Nick told the roundtable that he joined the Transport Direct project as one of its strongest critics, having expressed concerns about the way it was planned to be delivered. "I was told 'If you think you can do it better, then come and do it' - and I did", he said. While admitting that he was not an 'IT' person, he said he brought to the project considerable experience of delivering public services, having been the Chief Executive of the National Rail Enquiry Service for the previous three years. He predicted that in the future, Transport Direct would be "rarely seen", forming part of the underlying infrastructure of other services, such as GP appointment booking. He divulged that a major lesson learned was the need to create a culture of understanding between the parties involved. "Government", he argued, "does not understand the IT industry". Given that Transport Direct - a Labour Party manifesto pledge - has had its timetable repeatedly pushed back, it was interesting that Nick did not talk up progress on the project or imminent launch dates. Instead, he stressed that time was being set out to make sure the system works properly. According to Nick, the biggest issue from his experience was not the technology, but managing stakeholders - "The service had to be good enough for them to buy into it".

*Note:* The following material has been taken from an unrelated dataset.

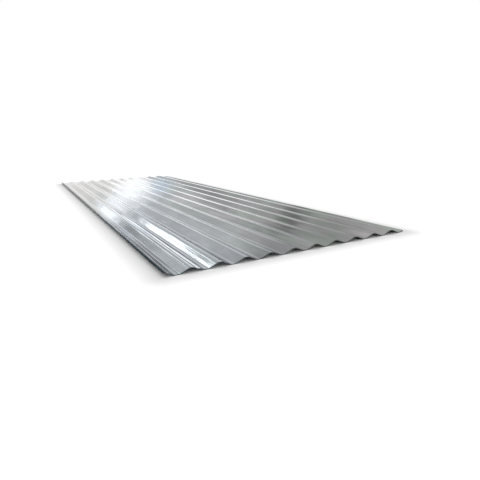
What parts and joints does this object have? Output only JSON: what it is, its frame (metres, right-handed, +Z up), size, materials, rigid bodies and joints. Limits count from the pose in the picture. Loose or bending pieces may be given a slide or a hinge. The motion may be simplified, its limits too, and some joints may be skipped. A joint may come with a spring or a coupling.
{
  "type": "corrugated metal sheet",
  "caption": "Roll-formed galvanised steel roofing sheet with shallow rounded corrugations along its length, lying flat.",
  "frame": {"origin": "on the floor under the middle of the sheet, at the underside of the valleys", "axes": "+Y along the corrugations, +X across them towards the edge that goes under the next sheet, +Z up"},
  "size_m": [0.8146, 2.438, 0.013],
  "materials": {
    "galvanised_steel": "bright galvanised"
  },
  "bodies": {
    "root": {"corrugated_sheet": "galvanised_steel"}
  },
  "joints": []
}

David Tate of the project's system integrator Atos Origin singled out developing integrity - ensuring the service works - and collaboration with third-party providers of data providers as the two greatest challenges encountered so far with Transport Direct. The Government was entering into a space in which industry would not invest. "The hardest part of the project will be make people use it" he said. David explained that a lot of work had gone into making the service as user-centred as possible. Nick added that the inclusion of BBC Technology in Atos Origin's consortium bid for the project had probably been a large factor in their winning the contract (BBC Technology have designed the user front-end). Usability was an important but often overlooked aspect of IT, David added "The BBC are luvvies, not techies", he said. "We need more luvvies in the IT industry." Nick added: "Instead of the focus on e-enabling services, we need to present the outcomes and look at how technology can help us achieve that."

Dr Chris Yapp, Head of Public Sector Innovation at Microsoft, pointed to the as yet unpublished findings of a study commissioned by the Office of the Deputy Prime Minister, which is looking at the contribution of the local eGovernment programme to the efficiency and effectiveness agenda. The emerging findings, he said, indicate a strong correlation between service performance and CPA and IEG3 performance, with larger authorities seen to doing better than districts. "The challenge of the Gershon agenda is how we get shared service and supply chain thinking into the public sector", he said, enabling smaller authorities to benefit from economies of scale. (See this week's issue for more on the ODPM's benefit studies)

What is the biggest question in the whole efficiency agenda? According to Will, it is the status of the 'change agents' tasked with driving delivery (one of which is the eGovernment Unit). While it has yet to be established how the change agents will work, it can be virtually guaranteed that they will encounter huge amounts of resistance.

The most promising aspect for the future, he said, is the next wave of devolution, which will raise issues over role of technology in a new level of governance. Less heartening progress is being made with the eDemocracy agenda, which has apparently fallen off the eGovernment Unit's plate. The most interesting development, perhaps, would be a change in the conventional way that interactions with government are seen; rather than 'transacting' with government, we could all be participating.